Unfortunately for Dusty, his days at CIA are probably numbered. What is even
more unfortunate is the effect of this scandal on the CIA and ultimately
this nation. The CIA has endured the shame of the President, the Vice
President, and the Republican controlled Congress, blaming it for
intelligence failures in Iraq when in fact, the CIA told the truth on
critical issues but the leaders did not want to hear it. The CIA also has
endured a President and Vice President whose immediate staff have been
implicated in the outing of an undercover CIA officer. Despite a promise to
get to the bottom of this breach of secrecy, President Bush has permitted
one of the participants in that leak–Karl Rove–to stay on the job. And now
a sex scandal that implicates, by association, the former Director of the
CIA and the number three man at the Agency.
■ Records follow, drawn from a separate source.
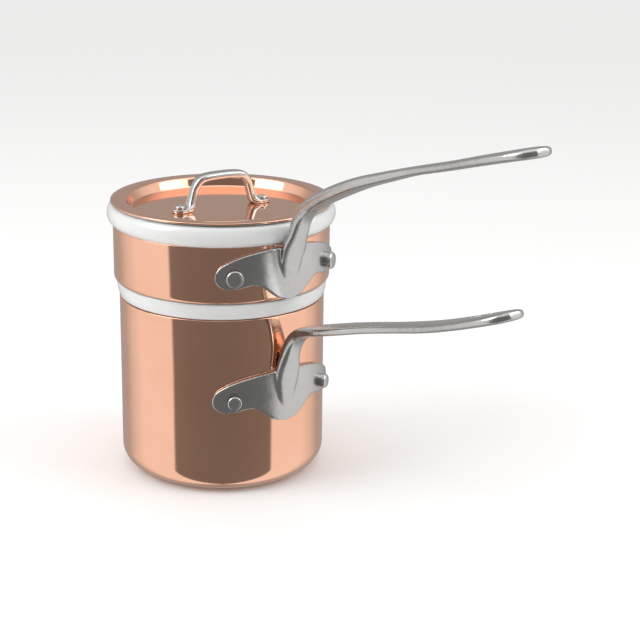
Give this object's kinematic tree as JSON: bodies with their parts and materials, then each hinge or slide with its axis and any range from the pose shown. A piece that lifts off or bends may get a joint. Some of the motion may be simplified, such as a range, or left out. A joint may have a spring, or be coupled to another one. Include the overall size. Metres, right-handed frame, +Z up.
{
  "type": "double boiler",
  "caption": "Copper water pan with a porcelain insert in a copper collar, a sunk copper lid with a steel bow handle, and long cast steel handles.",
  "frame": {"origin": "centre of the water pan's flat base, on the surface it stands on", "axes": "+Z up along the pan's axis, +X along both long handles towards their ends"},
  "size_m": [0.3287, 0.136, 0.2382],
  "materials": {
    "copper": "mirror-polished copper",
    "lining_steel": "satin stainless steel",
    "handle_steel": "polished cast stainless steel",
    "rivet_steel": "polished stainless steel",
    "porcelain": "glazed white porcelain"
  },
  "bodies": {
    "pan": {"water_pan": "copper", "water_pan_lining": "lining_steel", "pan_handle": "handle_steel", "pan_rivet_left": "rivet_steel", "pan_rivet_right": "rivet_steel"},
    "insert": {"porcelain_insert": "porcelain", "insert_collar": "copper", "insert_handle": "handle_steel", "insert_rivet_left": "rivet_steel", "insert_rivet_right": "rivet_steel"},
    "lid": {"lid_shell": "copper", "lid_lining": "lining_steel", "lid_handle": "handle_steel", "lid_rivet_left": "rivet_steel", "lid_rivet_right": "rivet_steel"}
  },
  "joints": [
    {"name": "insert_lift", "type": "slide", "parent": "pan", "child": "insert", "axis": [0, 0, 1], "range_m": [0, 0.1]},
    {"name": "lid_lift", "type": "slide", "parent": "insert", "child": "lid", "axis": [0, 0, 1], "range_m": [0, 0.08]}
  ]
}
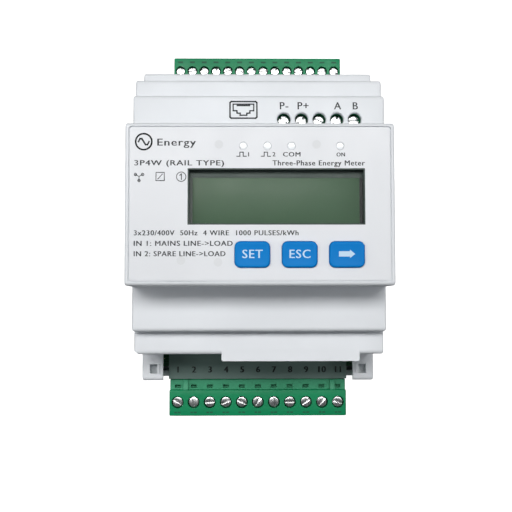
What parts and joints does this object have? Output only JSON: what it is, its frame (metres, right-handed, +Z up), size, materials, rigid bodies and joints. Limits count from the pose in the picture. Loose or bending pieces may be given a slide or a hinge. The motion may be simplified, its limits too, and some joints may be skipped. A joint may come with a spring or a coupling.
{
  "type": "smart electric meter",
  "caption": "Three-phase energy meter for a 35 mm rail: stepped housing, display, three push buttons, plug-in screw terminal strips above and below, sprung rail clip.",
  "frame": {"origin": "middle of the rail seat, the flat back face that rests against the front of a 35 mm rail", "axes": "+X to the meter's right as seen from the front, +Z up, +Y from the front into the rail"},
  "size_m": [0.072, 0.0664, 0.1147],
  "materials": {
    "housing_plastic": "light grey moulded plastic, fine satin texture",
    "printed_film": "satin printed film",
    "clear_window": "clear flat pane",
    "display_glass": "grey-green liquid crystal glass",
    "white_diffuser": "white light block",
    "board_laminate": "green solder resist",
    "switch_black": "black moulded",
    "light_guide_clear": "clear-white moulded",
    "ribbon_grey": "flat cable",
    "transformer_black": "potted block",
    "capacitor_sleeve": "shrink sleeve",
    "cell_steel": "nickelled steel",
    "jack_shield": "tinned shield",
    "terminal_green": "green moulded, slight sheen",
    "header_green": "dark grey-green moulded",
    "screw_steel": "bright plated steel",
    "button_blue": "blue moulded, light lettering",
    "clip_plastic": "dark grey moulded",
    "spring_steel": "drawn wire"
  },
  "bodies": {
    "housing": {"rear_housing": "housing_plastic", "front_cover": "housing_plastic", "front_film": "printed_film", "display_window": "clear_window", "display_glass": "display_glass", "backlight_block": "white_diffuser", "display_board": "board_laminate", "set_switch": "switch_black", "escape_switch": "switch_black", "next_switch": "switch_black", "light_guide": "light_guide_clear", "main_board": "board_laminate", "terminal_board": "board_laminate", "board_link": "ribbon_grey", "power_transformer": "transformer_black", "reservoir_capacitor": "capacitor_sleeve", "backup_cell": "cell_steel", "network_jack": "jack_shield", "aux_terminal_block": "terminal_green", "top_header": "header_green", "bottom_header": "header_green", "clip_spring": "spring_steel"},
    "set_button": {"set_button": "button_blue"},
    "escape_button": {"escape_button": "button_blue"},
    "next_button": {"next_button": "button_blue"},
    "rail_clip": {"rail_clip": "clip_plastic"},
    "top_plug": {"top_plug": "terminal_green"},
    "bottom_plug": {"bottom_plug": "terminal_green"},
    "aux_screw_1": {"aux_screw_1": "screw_steel"},
    "aux_screw_2": {"aux_screw_2": "screw_steel"},
    "aux_screw_3": {"aux_screw_3": "screw_steel"},
    "aux_screw_4": {"aux_screw_4": "screw_steel"},
    "aux_screw_5": {"aux_screw_5": "screw_steel"},
    "top_screw_01": {"top_screw_01": "screw_steel"},
    "top_screw_02": {"top_screw_02": "screw_steel"},
    "top_screw_03": {"top_screw_03": "screw_steel"},
    "top_screw_04": {"top_screw_04": "screw_steel"},
    "top_screw_05": {"top_screw_05": "screw_steel"},
    "top_screw_06": {"top_screw_06": "screw_steel"},
    "top_screw_07": {"top_screw_07": "screw_steel"},
    "top_screw_08": {"top_screw_08": "screw_steel"},
    "top_screw_09": {"top_screw_09": "screw_steel"},
    "top_screw_10": {"top_screw_10": "screw_steel"},
    "top_screw_11": {"top_screw_11": "screw_steel"},
    "top_screw_12": {"top_screw_12": "screw_steel"},
    "top_screw_13": {"top_screw_13": "screw_steel"},
    "top_screw_14": {"top_screw_14": "screw_steel"},
    "bottom_screw_01": {"bottom_screw_01": "screw_steel"},
    "bottom_screw_02": {"bottom_screw_02": "screw_steel"},
    "bottom_screw_03": {"bottom_screw_03": "screw_steel"},
    "bottom_screw_04": {"bottom_screw_04": "screw_steel"},
    "bottom_screw_05": {"bottom_screw_05": "screw_steel"},
    "bottom_screw_06": {"bottom_screw_06": "screw_steel"},
    "bottom_screw_07": {"bottom_screw_07": "screw_steel"},
    "bottom_screw_08": {"bottom_screw_08": "screw_steel"},
    "bottom_screw_09": {"bottom_screw_09": "screw_steel"},
    "bottom_screw_10": {"bottom_screw_10": "screw_steel"},
    "bottom_screw_11": {"bottom_screw_11": "screw_steel"}
  },
  "joints": [
    {"name": "set_button_press", "type": "slide", "parent": "housing", "child": "set_button", "axis": [0, 1, 0], "range_m": [0, 0.0008], "stiffness_N_per_m": 500, "springref_m": -0.0006},
    {"name": "escape_button_press", "type": "slide", "parent": "housing", "child": "escape_button", "axis": [0, 1, 0], "range_m": [0, 0.0008], "stiffness_N_per_m": 500, "springref_m": -0.0006},
    {"name": "next_button_press", "type": "slide", "parent": "housing", "child": "next_button", "axis": [0, 1, 0], "range_m": [0, 0.0008], "stiffness_N_per_m": 500, "springref_m": -0.0006},
    {"name": "rail_clip_pull", "type": "slide", "parent": "housing", "child": "rail_clip", "axis": [0, 0, -1], "range_m": [0, 0.0045], "stiffness_N_per_m": 600, "springref_m": -0.003, "deforming": ["clip_spring"]},
    {"name": "top_plug_pull", "type": "slide", "parent": "housing", "child": "top_plug", "axis": [0, 0, 1], "range_m": [0, 0.01]},
    {"name": "bottom_plug_pull", "type": "slide", "parent": "housing", "child": "bottom_plug", "axis": [0, 0, -1], "range_m": [0, 0.013]},
    {"name": "aux_screw_1_turn", "type": "hinge", "parent": "housing", "child": "aux_screw_1", "pos_m": [0.00715, -0.0403, 0.0262], "axis": [0, 1, 0], "range_deg": [-1350, 450]},
    {"name": "aux_screw_2_turn", "type": "hinge", "parent": "housing", "child": "aux_screw_2", "pos_m": [0.01223, -0.0403, 0.0262], "axis": [0, 1, 0], "range_deg": [-1350, 450]},
    {"name": "aux_screw_3_turn", "type": "hinge", "parent": "housing", "child": "aux_screw_3", "pos_m": [0.01731, -0.0403, 0.0262], "axis": [0, 1, 0], "range_deg": [-1350, 450]},
    {"name": "aux_screw_4_turn", "type": "hinge", "parent": "housing", "child": "aux_screw_4", "pos_m": [0.02239, -0.0403, 0.0262], "axis": [0, 1, 0], "range_deg": [-1350, 450]},
    {"name": "aux_screw_5_turn", "type": "hinge", "parent": "housing", "child": "aux_screw_5", "pos_m": [0.02747, -0.0403, 0.0262], "axis": [0, 1, 0], "range_deg": [-1350, 450]},
    {"name": "top_screw_01_turn", "type": "hinge", "parent": "top_plug", "child": "top_screw_01", "pos_m": [-0.02476, -0.012, 0.0485], "axis": [0, 1, 0], "range_deg": [-1170, 270]},
    {"name": "top_screw_02_turn", "type": "hinge", "parent": "top_plug", "child": "top_screw_02", "pos_m": [-0.02096, -0.012, 0.0485], "axis": [0, 1, 0], "range_deg": [-1170, 270]},
    {"name": "top_screw_03_turn", "type": "hinge", "parent": "top_plug", "child": "top_screw_03", "pos_m": [-0.01715, -0.012, 0.0485], "axis": [0, 1, 0], "range_deg": [-1170, 270]},
    {"name": "top_screw_04_turn", "type": "hinge", "parent": "top_plug", "child": "top_screw_04", "pos_m": [-0.01333, -0.012, 0.0485], "axis": [0, 1, 0], "range_deg": [-1170, 270]},
    {"name": "top_screw_05_turn", "type": "hinge", "parent": "top_plug", "child": "top_screw_05", "pos_m": [-0.00953, -0.012, 0.0485], "axis": [0, 1, 0], "range_deg": [-1170, 270]},
    {"name": "top_screw_06_turn", "type": "hinge", "parent": "top_plug", "child": "top_screw_06", "pos_m": [-0.00571, -0.012, 0.0485], "axis": [0, 1, 0], "range_deg": [-1170, 270]},
    {"name": "top_screw_07_turn", "type": "hinge", "parent": "top_plug", "child": "top_screw_07", "pos_m": [-0.00191, -0.012, 0.0485], "axis": [0, 1, 0], "range_deg": [-1170, 270]},
    {"name": "top_screw_08_turn", "type": "hinge", "parent": "top_plug", "child": "top_screw_08", "pos_m": [0.00191, -0.012, 0.0485], "axis": [0, 1, 0], "range_deg": [-1170, 270]},
    {"name": "top_screw_09_turn", "type": "hinge", "parent": "top_plug", "child": "top_screw_09", "pos_m": [0.00571, -0.012, 0.0485], "axis": [0, 1, 0], "range_deg": [-1170, 270]},
    {"name": "top_screw_10_turn", "type": "hinge", "parent": "top_plug", "child": "top_screw_10", "pos_m": [0.00953, -0.012, 0.0485], "axis": [0, 1, 0], "range_deg": [-1170, 270]},
    {"name": "top_screw_11_turn", "type": "hinge", "parent": "top_plug", "child": "top_screw_11", "pos_m": [0.01333, -0.012, 0.0485], "axis": [0, 1, 0], "range_deg": [-1170, 270]},
    {"name": "top_screw_12_turn", "type": "hinge", "parent": "top_plug", "child": "top_screw_12", "pos_m": [0.01715, -0.012, 0.0485], "axis": [0, 1, 0], "range_deg": [-1170, 270]},
    {"name": "top_screw_13_turn", "type": "hinge", "parent": "top_plug", "child": "top_screw_13", "pos_m": [0.02096, -0.012, 0.0485], "axis": [0, 1, 0], "range_deg": [-1170, 270]},
    {"name": "top_screw_14_turn", "type": "hinge", "parent": "top_plug", "child": "top_screw_14", "pos_m": [0.02476, -0.012, 0.0485], "axis": [0, 1, 0], "range_deg": [-1170, 270]},
    {"name": "bottom_screw_01_turn", "type": "hinge", "parent": "bottom_plug", "child": "bottom_screw_01", "pos_m": [-0.0254, -0.012, -0.0577], "axis": [0, 1, 0], "range_deg": [-1350, 450]},
    {"name": "bottom_screw_02_turn", "type": "hinge", "parent": "bottom_plug", "child": "bottom_screw_02", "pos_m": [-0.02032, -0.012, -0.0577], "axis": [0, 1, 0], "range_deg": [-1350, 450]},
    {"name": "bottom_screw_03_turn", "type": "hinge", "parent": "bottom_plug", "child": "bottom_screw_03", "pos_m": [-0.01524, -0.012, -0.0577], "axis": [0, 1, 0], "range_deg": [-1350, 450]},
    {"name": "bottom_screw_04_turn", "type": "hinge", "parent": "bottom_plug", "child": "bottom_screw_04", "pos_m": [-0.01016, -0.012, -0.0577], "axis": [0, 1, 0], "range_deg": [-1350, 450]},
    {"name": "bottom_screw_05_turn", "type": "hinge", "parent": "bottom_plug", "child": "bottom_screw_05", "pos_m": [-0.00508, -0.012, -0.0577], "axis": [0, 1, 0], "range_deg": [-1350, 450]},
    {"name": "bottom_screw_06_turn", "type": "hinge", "parent": "bottom_plug", "child": "bottom_screw_06", "pos_m": [0, -0.012, -0.0577], "axis": [0, 1, 0], "range_deg": [-1350, 450]},
    {"name": "bottom_screw_07_turn", "type": "hinge", "parent": "bottom_plug", "child": "bottom_screw_07", "pos_m": [0.00508, -0.012, -0.0577], "axis": [0, 1, 0], "range_deg": [-1350, 450]},
    {"name": "bottom_screw_08_turn", "type": "hinge", "parent": "bottom_plug", "child": "bottom_screw_08", "pos_m": [0.01016, -0.012, -0.0577], "axis": [0, 1, 0], "range_deg": [-1350, 450]},
    {"name": "bottom_screw_09_turn", "type": "hinge", "parent": "bottom_plug", "child": "bottom_screw_09", "pos_m": [0.01524, -0.012, -0.0577], "axis": [0, 1, 0], "range_deg": [-1350, 450]},
    {"name": "bottom_screw_10_turn", "type": "hinge", "parent": "bottom_plug", "child": "bottom_screw_10", "pos_m": [0.02032, -0.012, -0.0577], "axis": [0, 1, 0], "range_deg": [-1350, 450]},
    {"name": "bottom_screw_11_turn", "type": "hinge", "parent": "bottom_plug", "child": "bottom_screw_11", "pos_m": [0.0254, -0.012, -0.0577], "axis": [0, 1, 0], "range_deg": [-1350, 450]}
  ]
}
Hopefully, President Bush will seize this opportunity to remove the taint of
politics from the CIA. We need a professional, not a political hack running
the CIA. We live in a dangerous world that requires an organization like the
CIA capable of operating in the world of the covert and clandestine. Faced
with a crisis of leadership and confidence, however, the CIA may be
distracted from its mission of helping protect this nation. Viewed in this
light, the sudden departure of Porter Goss is a real tragedy.